Mr Corbyn hit out at “monopolies” at the launch, while blasting companies which run on infrastructure which was propped up by sections previously made with public funds.
“We will bring rail, mail, water and energy into public ownership to end the great privatisation rip-off and save you money on your fares and bills,” it states.
Energy and water will be “treated as rights rather than commodities”, the manifesto states. “Surplus” money will be reinvested, or used to reduce bills, it adds.
“Communities themselves will decide, because utilities won’t be run from Whitehall but by service-users and workers,” Labour adds.
Full fibre broadband, provided by the government, would also be rolled out nationwide. This, it states, would improve the economy by boosting the potential of areas currently unserved by such internet provision.
This would mean certain parts of BT would be taken over.
Transport will also be a major target for privatisation – with public ownership of bus networks being negotiated and free bus travel for under-25s being rolled out.
Train fares would be made “simpler and more affordable”, the party states, while electrification, adding to the climate change action, would be implemented.
Royal Mail would be taken on “at the earliest opportunity”, the manifesto adds, and teamed up with the Post Office. This will then facilitate a “Post Bank” run from Post Offices throughout communities.

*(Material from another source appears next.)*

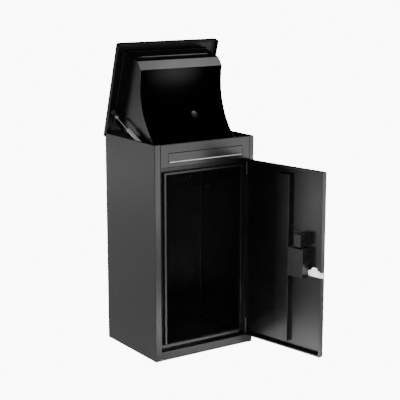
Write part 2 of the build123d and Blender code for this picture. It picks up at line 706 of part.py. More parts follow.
STUD_LEG = 1.5
with BuildPart() as lid_brackets:
    for side in (-1, 1):
        inner = STRUT_X - STRUT_EYE_W / 2 - 0.8
        leg = sorted((side * inner, side * (inner - STUD_LEG)))
        foot = sorted((side * (inner - STUD_LEG), side * (STRUT_X + STRUT_EYE_W / 2)))
        centre = (STRUT_LID_Y, LID_STUD_Z)
        block(leg, (STRUT_LID_Y - 12, STRUT_LID_Y + 12), (LID_STUD_Z - 6, LID_UNDER))
        block(foot, (STRUT_LID_Y - 12, STRUT_LID_Y + 12), (LID_UNDER - SHEET, LID_UNDER))
        stud = sorted((side * inner, side * STUD_TIP))
        disc(stud_plane(stud[0], centre), STRUT_STUD_R, stud[1] - stud[0])
save_on_lid(lid_brackets.part, "strut_lid_brackets")

# ================================================================ door, drawn closed
SKIN_Y = FRONT + SHEET
DOOR_Y = (FRONT, FRONT + DOOR_T)
with BuildPart() as door_pan:
    block((DOOR_L, DOOR_R), DOOR_Y, (DOOR_BOTTOM, DOOR_TOP))
    fillet(door_pan.faces().sort_by(Axis.Y)[0].edges(), 1.1)
    block(
        (DOOR_L + SHEET, DOOR_R - SHEET),
        (SKIN_Y, FRONT + DOOR_T - SHEET),
        (DOOR_BOTTOM + SHEET, DOOR_TOP - SHEET),
        Mode.SUBTRACT,
    )
    block(
        (DOOR_L + DOOR_LIP, DOOR_R - DOOR_LIP),
        (SKIN_Y, FRONT + DOOR_T + 1),
        (DOOR_BOTTOM + DOOR_LIP, DOOR_TOP - DOOR_LIP),
        Mode.SUBTRACT,
    )
    block((DOOR_L - 1, DOOR_L + DOOR_LIP + 1), (SLOT_Y[0], FRONT + DOOR_T + 1), SLOT_Z, Mode.SUBTRACT)
    with Locations((PIVOT_X, PIVOT_Y, (DOOR_TOP + DOOR_BOTTOM) / 2)):
        Cylinder(PIVOT_PIN_R + 0.3, DOOR_TOP - DOOR_BOTTOM + 2, mode=Mode.SUBTRACT)
    with BuildSketch(Plane.XZ.offset(-FRONT + 1)):
        with Locations((PLUG_X, PLUG_Z)):
            Circle(CYLINDER_R + RUNNING)
    extrude(amount=-(SHEET + 2), mode=Mode.SUBTRACT)
save_on_door(door_pan.part, "door_pan")

with BuildPart() as door_stiffener:
    crown = (LIP_BOTTOM + STIFFENER_MARGIN, LIP_TOP - LIP_W - STIFFENER_MARGIN)
    ends = (DOOR_BOTTOM + 23, DOOR_TOP - 20)
    with BuildSketch(Plane.XY.offset(ends[0])):
        add(hat_profile(STIFFENER_X, SKIN_Y, STIFFENER_W, STIFFENER_DEPTH - SHEET, STIFFENER_FLANGE))
    extrude(amount=ends[1] - ends[0])
    full = (STIFFENER_X - STIFFENER_W, STIFFENER_X + STIFFENER_W)
    above = (SKIN_Y + SHEET, FRONT + DOOR_T + 10)
    block(full, above, (crown[1], ends[1] + 1), Mode.SUBTRACT)
    block(full, above, (ends[0] - 1, crown[0]), Mode.SUBTRACT)
save_on_door(door_stiffener.part, "door_stiffener")

with BuildPart() as pivot_tubes:
    for start in (DOOR_BOTTOM + SHEET, DOOR_TOP - SHEET - PIVOT_TUBE):
        with BuildSketch(Plane.XY.offset(start)):
            with Locations((PIVOT_X, PIVOT_Y)):
                Circle(PIVOT_TUBE_R)
                Circle(PIVOT_PIN_R + RUNNING, mode=Mode.SUBTRACT)
        extrude(amount=PIVOT_TUBE)
save_on_door(pivot_tubes.part, "door_pivot_tubes")

# ---------------------------------------------------------------- lock
PLATE_Y = (SKIN_Y, SKIN_Y + LOCK_PLATE)
CASE_X = (CASE_L, CASE_L + CASE_W)
CASE_Z = (CASE_BOTTOM, CASE_BOTTOM + CASE_H)
CAP_Z = (CASE_Z[1] + CAP_GAP, CASE_Z[1] + CAP_GAP + CAP_H)
TONGUE_Z = (BOLT_Z - BOLT_TONGUE_H / 2, BOLT_Z + BOLT_TONGUE_H / 2)
TONGUE_Y = (FRONT + BOLT_BACK, FRONT + BOLT_BACK + BOLT_TONGUE_T)
FORK_SWING = (BOLT_THROW + FORK_W) / 2 + 0.6
FORK_REACH = (PLUG_X - FORK_SWING, PLUG_X + FORK_SWING)


def on_plug(y):
    """Plane across the key plug at y, facing +Y."""
    return Plane(origin=(PLUG_X, y, PLUG_Z), x_dir=(-1, 0, 0), z_dir=(0, 1, 0))


with BuildPart() as lock_plate:
    block((CASE_L, CASE_X[1] + LOCK_PLATE_MARGIN), PLATE_Y, (CASE_Z[0] - LOCK_PLATE_MARGIN, CAP_Z[1] + LOCK_PLATE_MARGIN))
    disc(on_plug(SKIN_Y - 1), CYLINDER_R + RUNNING, LOCK_PLATE + 2, Mode.SUBTRACT)
save_on_door(lock_plate.part, "lock_plate")


def lock_box(x, z, face):
    """Hollow cover standing on the lock plate, open towards it."""
    with BuildPart() as cover:
        block(x, (PLATE_Y[1], FRONT + face), z)
        fillet(cover.faces().sort_by(Axis.Y)[-1].edges(), 1.0)
        block(
            (x[0] + CASE_WALL, x[1] - CASE_WALL),
            (PLATE_Y[1] - 1, FRONT + face - CASE_WALL),
            (z[0] + CASE_WALL, z[1] - CASE_WALL),
            Mode.SUBTRACT,
        )
    return cover.part


with BuildPart() as lock_case:
    add(lock_box(CASE_X, CASE_Z, CASE_FACE))
    block(
        (CASE_L - 1, CASE_L + CASE_WALL + 1),
        (PLATE_Y[1] - 1, TONGUE_Y[1] + 4 * BOLT_CLEAR),
        (TONGUE_Z[0] - 1, TONGUE_Z[1] + 1),
        Mode.SUBTRACT,
    )
    block(FORK_REACH, (PLATE_Y[1] - 1, TONGUE_Y[1] + 4 * BOLT_CLEAR), (CASE_Z[1] - 3, CASE_Z[1] + 1), Mode.SUBTRACT)
save_on_door(lock_case.part, "lock_case")

with BuildPart() as lock_case_cap:
    add(lock_box((CAP_L, CAP_L + CAP_W), CAP_Z, CAP_FACE))
    block(FORK_REACH, (PLATE_Y[1] - 1, TONGUE_Y[1] + 4 * BOLT_CLEAR), (CAP_Z[0] - 1, CAP_Z[0] + 3), Mode.SUBTRACT)
save_on_door(lock_case_cap.part, "lock_case_cap")

with BuildPart() as lock_screws:
    with BuildSketch(Plane.XZ.offset(-PLATE_Y[1])):
        with Locations((CASE_X[1] - 5, CASE_Z[1] + CAP_GAP / 2), (CASE_X[1] - 5, CAP_Z[1] - 6)):
            Circle(2.6)
    extrude(amount=-1.5)
save_on_door(lock_screws.part, "lock_screws")

CYLINDER_END = FRONT + 24.0
PLUG_FACE = FRONT - ROSE_T
with BuildPart() as key_cylinder:
    disc(on_plug(FRONT - ROSE_T), ROSE_R, ROSE_T)
    fillet(key_cylinder.faces().sort_by(Axis.Y)[0].edges(), 1.2)
    disc(on_plug(FRONT), CYLINDER_R, CYLINDER_END - FRONT)
    disc(on_plug(PLUG_FACE - 1), PLUG_R + RUNNING, CYLINDER_END - PLUG_FACE + 2, Mode.SUBTRACT)
save_on_door(key_cylinder.part, "key_cylinder")

KEYWAY = (1.4, 7.0, 14.0)
with BuildPart() as key_plug:
    disc(on_plug(PLUG_FACE), PLUG_R, CYLINDER_END - PLUG_FACE + 1)
    with BuildSketch(on_plug(PLUG_FACE)):
        Rectangle(KEYWAY[0], KEYWAY[1])
    extrude(amount=KEYWAY[2], mode=Mode.SUBTRACT)
save_on_door(key_plug.part, "key_plug")

CRANK_T = 2.5
CRANK_W = 8.0
PIN_X = PLUG_X + BOLT_THROW / 2
PIN_Z = PLUG_Z - BOLT_THROW / 2
with BuildPart() as lock_crank:
    with BuildSketch(on_plug(CYLINDER_END + 1)):
        with Locations((-BOLT_THROW / 4, -BOLT_THROW / 4)):
            SlotCenterToCenter(CRANK, CRANK_W, rotation=45)
    extrude(amount=CRANK_T)
    pin_plane = Plane(origin=(PIN_X, TONGUE_Y[0] + 0.3, PIN_Z), x_dir=(-1, 0, 0), z_dir=(0, 1, 0))
    disc(pin_plane, CRANK_PIN_R, CYLINDER_END + 1 - TONGUE_Y[0])
save_on_door(lock_crank.part, "lock_crank")

BOLT_TIP = DOOR_L + BOLT_CLEAR
BOLT_TAIL = CASE_L - BOLT_THROW * 0.1
LUG_W = 22.0
LUG_H = 10.0
LUG_FROM_TAIL = 27.5
FORK_TOP = PLUG_Z - CYLINDER_R - 0.3
with BuildPart() as lock_bolt:
    with BuildSketch(Plane.XZ.offset(-(FRONT + BOLT_BACK))):
        with Locations(((BOLT_TIP + BOLT_TAIL) / 2, BOLT_Z)):
            Rectangle(BOLT_TAIL - BOLT_TIP, BOLT_H)
    extrude(amount=-BOLT_T)
    fillet(lock_bolt.edges().filter_by(Axis.Y).group_by(Axis.X)[-1], BOLT_H / 2 - 0.05)
    with BuildSketch(Plane.XZ.offset(-(FRONT + BOLT_BACK))):
        with Locations((BOLT_TAIL - LUG_FROM_TAIL, BOLT_Z + BOLT_H / 2 + LUG_H / 2 - 3)):
            RectangleRounded(LUG_W, LUG_H + 6, 4)
    extrude(amount=-BOLT_T)
    block((BOLT_TAIL - BOLT_H, PIN_X + FORK_W / 2), TONGUE_Y, TONGUE_Z)
    block((PIN_X - FORK_W / 2, PIN_X + FORK_W / 2), TONGUE_Y, (TONGUE_Z[0], FORK_TOP))
    fork = CRANK_PIN_R + FORK_CLEAR
    block(
        (PIN_X - fork, PIN_X + fork),
        (TONGUE_Y[0] - 1, TONGUE_Y[1] + 1),
        (PLUG_Z - CRANK - fork, FORK_TOP + 1),
        Mode.SUBTRACT,
    )
save_on_door(lock_bolt.part, "lock_bolt")
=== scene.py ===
"""Finishes, pressed details and studio for a steel parcel box with a scoop lid and a lockable door."""

import json
import math

import bmesh
import bpy
import numpy as np
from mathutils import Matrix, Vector


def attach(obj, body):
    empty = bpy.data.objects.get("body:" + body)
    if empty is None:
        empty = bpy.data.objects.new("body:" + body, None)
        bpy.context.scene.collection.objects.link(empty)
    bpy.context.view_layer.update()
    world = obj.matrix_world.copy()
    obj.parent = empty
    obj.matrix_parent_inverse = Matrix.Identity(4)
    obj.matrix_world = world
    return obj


bl_info = {
    "name": "Parcel box finishes",
    "version": (1, 0, 0),
    "blender": (4, 5, 0),
    "location": "View3D > Sidebar > Parcel box",
    "description": "Paints and details a sheet-steel parcel box that CAD has built",
    "category": "Object",
}

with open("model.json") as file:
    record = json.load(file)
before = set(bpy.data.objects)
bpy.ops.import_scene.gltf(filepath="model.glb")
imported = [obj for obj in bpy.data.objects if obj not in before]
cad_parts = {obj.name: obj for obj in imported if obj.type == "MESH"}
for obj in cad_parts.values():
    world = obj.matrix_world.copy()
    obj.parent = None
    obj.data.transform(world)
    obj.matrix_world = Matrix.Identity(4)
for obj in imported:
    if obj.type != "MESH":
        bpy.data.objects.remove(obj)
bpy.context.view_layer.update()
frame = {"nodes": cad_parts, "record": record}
JOINTS = {joint["name"]: joint for joint in frame["record"]["behaviour"]["joints"]}
MM = 0.001


# ---------------------------------------------------------------- shapes
def to_rest(points, joint):
    """Points drawn with the lid or door closed, turned about its hinge to where it rests.

    Each point goes round the hinge axis by Rodrigues' formula: the part along the axis stays, the
    rest is multiplied by the cosine and its quarter turn by the sine.
    """
    hinge = JOINTS[joint]
    angle = math.radians(-hinge["range_deg"][0])
    axis = np.array(hinge["axis"], float)
    origin = np.array(hinge["pos_m"], float)
    arm = np.asarray(points, float) - origin
    along = (arm @ axis)[..., None] * axis
    return origin + along + (arm - along) * math.cos(angle) + np.cross(axis, arm) * math.sin(angle)


def basis(normal, right):
    """Three unit vectors: right made square to normal, up, and normal, so that right x up = normal."""
    normal = np.array(normal, float) / np.linalg.norm(normal)
    right = np.array(right, float) - np.dot(right, normal) * normal
    right /= np.linalg.norm(right)
    return right, np.cross(normal, right), normal


def pill(centre, normal, right, profile, half=0.0, steps=48):
    """Rings round a segment: a turned shape when half is 0, otherwise a long one with round ends.

    Ring k lies at height h_k over the centre, at the distance r_k from a segment that runs half to
    each side along right: point(t, k) = centre + (half * sign(cos t) + r_k cos t) right
    + r_k sin t up + h_k normal.
    """
    across, up, out = basis(normal, right)
    turn = (np.arange(steps) + 0.5) * 2 * np.pi / steps
    radius, height = np.array(profile, float).T
    x = half * np.sign(np.cos(turn))[None, :] + radius[:, None] * np.cos(turn)
    y = radius[:, None] * np.sin(turn)
    z = np.repeat(height[:, None], steps, 1)
    return np.array(centre, float) + x[..., None] * across + y[..., None] * up + z[..., None] * out


def build(name, body, paint, shells):
    """One mesh object out of grids of rings, each closed round and capped where its end rings shrink."""
    points, quads, start = [], [], 0
    for rings in shells:
        rows, steps = rings.shape[:2]
        index = start + np.arange(rows * steps).reshape(rows, steps)
        ahead = np.roll(index, -1, 1)
        quads.append(np.stack([index[:-1], ahead[:-1], ahead[1:], index[1:]], -1).reshape(-1, 4))
        points.append(rings.reshape(-1, 3))
        start += rows * steps
    mesh = bpy.data.meshes.new(name)
    mesh.from_pydata(np.vstack(points), [], np.vstack(quads).tolist())
    work = bmesh.new()
    work.from_mesh(mesh)
    bmesh.ops.remove_doubles(work, verts=work.verts, dist=2e-6)
    bmesh.ops.dissolve_degenerate(work, edges=work.edges, dist=1e-6)
    bmesh.ops.recalc_face_normals(work, faces=work.faces)
    work.to_mesh(mesh)
    work.free()
    mesh.polygons.foreach_set("use_smooth", np.ones(len(mesh.polygons), bool))
    mesh.set_sharp_from_angle(angle=math.radians(40))
    piece = bpy.data.objects.new(name, mesh)
    bpy.context.collection.objects.link(piece)
    mesh.materials.append(paint)
    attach(piece, body)
    return piece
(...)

Wage boosts and infrastructure focus
A living wage of £10-an-hour would be introduced for all workers aged 16 and over. Public money will help supplement the cost for smaller businesses.
Working time will also be targeted by the party, with a reduction to a 32 hour working week within a decade – with a promise this won’t result in a loss of pay for workers. This would be funded by “productivity increases”, the party states.

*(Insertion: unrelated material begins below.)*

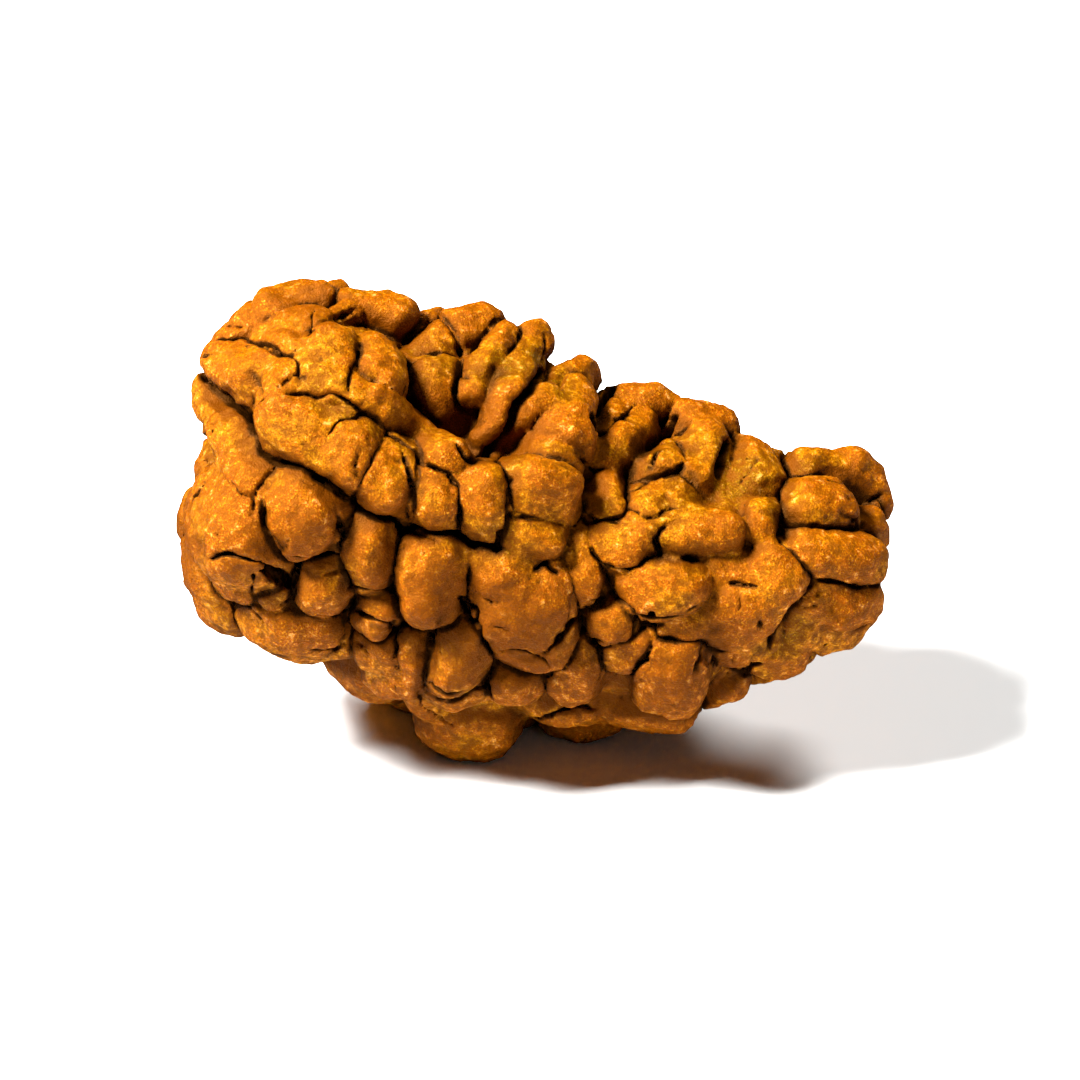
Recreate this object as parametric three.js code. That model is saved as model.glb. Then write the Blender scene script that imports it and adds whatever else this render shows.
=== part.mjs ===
// A rudraksha seed of the one-faced, half-moon kind: one woody stone, covered in rounded lobes with deep
// crevices between them and one long furrow (its face line) that runs round the head.
// Millimetres, +Z up. +X points to the narrow end and -Y to the side with the long furrow.
// The seed stands on its convex edge, where a few lobes are worn to one flat rest spot.
// The origin is in the middle of that rest spot.
import * as THREE from 'three';
import { mergeVertices } from 'three/addons/utils/BufferGeometryUtils.js';

// Driving dimensions
const SEED_LENGTH = 29;             // from the head to the narrow end
const SKETCH_LENGTH = 29;           // length at which the places and sizes below were drawn
const SCALE = SEED_LENGTH / SKETCH_LENGTH;
const SKETCH_TILT = THREE.MathUtils.degToRad(35);     // the sketch looks down on the seed at this angle
const REST_PLACE = new THREE.Vector3(-2, 0.5, -8.95); // middle of the rest spot, from the sketch's centre
const SINK = 0.22;                  // part of a lobe's height that is under the body's surface
const LOBE_FLOOR = 0.38;            // height of a lobe of no width
const LOBE_SLOPE = 0.72;            // how much higher a lobe stands for each millimetre of half width
const MAX_STRETCH = 1.6;            // the most that a lobe on a leaning surface grows past its sketched size
const LEAST_FACING = 0.45;          // a surface that leans more than this is taken to lean this much
const SHINGLE = 0.28;               // how far the lobes of the furrowed side lean to the upper left
const CREASE = 0.45;                // rounding of the crevice between two lobes
const BODY_BLEND = 2.0;             // rounding between the parts of the plain body under the lobes
const DIP_BLEND = 1.6;              // rounding of the rims of the hollows on top
const BODY_POWER = 2.2;             // squareness of the plain body, where 2 is an ellipsoid
const LOBE_POWER = 2.35;            // squareness of a lobe
const HEAD_CORE = { x: -8.5, z: 2.6, half: 3.2 };     // the upright core line at the head
const TIP_CORE = { x: 10.2, z: -0.9, half: 0.6 };     // and at the narrow end
const REACH = 14;                   // how far from the core the measuring starts
const SIGHT = 30;                   // distance from which lobes of the sketch are dropped onto the body
const LOBE_REACH = 1.5;             // how far a squarish lobe's corners can be, in its largest radius
const LOBE_MARGIN = 1;              // how far round its reach a lobe still joins smoothly
const SLOPE_STEP = 0.01;            // reach over which the body's direction is measured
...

The public sector pay cap would also be abolished – with a five per cent increase to begin with.
The manifesto states the party “will restore public sector pay to at least pre-financial crisis levels (in real terms), by delivering year-on-year above-inflation pay rises”.
Workers will also be given greater representation higher up in companies, with a requirement one third of boards will be formed of “worker-directors”.
The gender pay gap is something else the party hopes to tackle, with a bid to have this eradicated by 2030.
Universal Credit, something which Labour has branded “a catastrophe”, will be done away with and an alternative arrangement proposed.
Housing is another key target – with plans to build 100,000 homes each year by the end of the Parliament, with a further 50,000 “genuinely affordable” homes annually through housing associations.
For students, also buoyed by the living wage, tuition fees will be scrapped.
A national education service will be launched with measures to support education throughout people’s lives.
Though these moves will be funded by tax rises for business and higher earners, Labour suggests the benefits of a better educated work force could prove a reward for that.
What date is the general election?
The general election this year will be on Thursday December 12, with voting taking place between 7am and 10pm.
Can I still register to vote?
You can still register to vote. The deadline is midnight on November 26, whilst those applying to vote by post must do so before 5pm on that day.
For those in Northern Ireland the deadline is November 21.
Once you’ve registered to vote, you can apply to vote by proxy.
When was the last time the Labour won an election?
The last time Labour won an election was in 2005, under the leadership of Tony Blair.